The damping trough has been with the design of the arm for ages - I believe with the Mark II version when Herb Papier (its creator) was still with us. This was back when many MC cartridges were fairly poorly behaved (vibrationally), and it served a useful purpose back then. As I mentioned in my earlier post, I think it's great that Tri-Planar still provides it. You never know when you'll need it.

You're right that many specs and numbers can be meaningless. What I would add to your comments is that when they are taken in a vacuum they have almost no context.

IMHO, when someone quotes a wide bandwidth design, the question I would ask is "what were your design goals and how does wide bandwidth help to achieve them?".

Surely, we don't hear as well as bats, but there may be a solid rationale behind a wide bandwidth design - not one whose end state is frequency response out to 200K.

Here's an example I'm mor familiar with. On the other side of the frequency spectrum, you'll find tube amplifier manufacturers quoting a -3dB point of 3 Hz. You might conclude that "I can't hear anything meaningful (or even feel it) below 20-30 Hz, but you would be missing the point.

The whole idea behind a -3dB point of 2-3Hz is that all of the phase shifting resulting from the power supply filters is done and gone, in the 3-4 octaves it takes to reach frequencies where there is audible, musical content.
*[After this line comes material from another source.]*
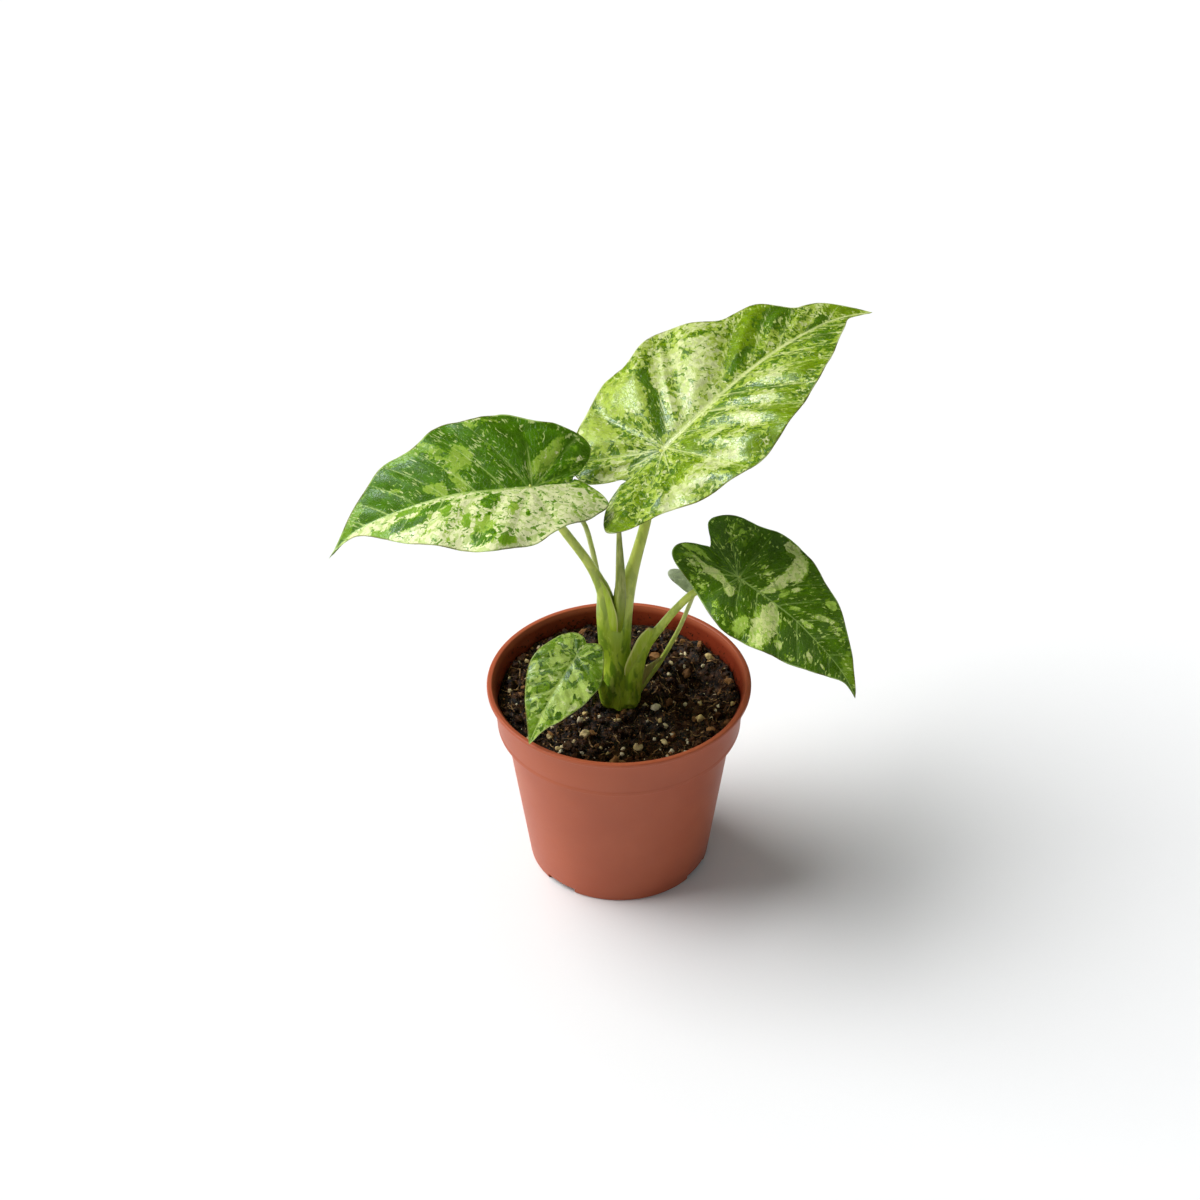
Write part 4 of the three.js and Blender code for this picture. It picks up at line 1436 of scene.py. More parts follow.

What you'll hear with a design like this is better timing in the music.

Welcome aboard. We really don't eat our young, although at any given point in time, we all have our bad days.

If you happen to be attending this year's Rocky Mountain Audiofest, drop by in either Suite 1130 or 1030. Ralph at Atma-sphere is always there, and Tri Mai of Tri-Planar always shares a room with him. You'll likely get to meed Doug and Paul as well. It's fun time.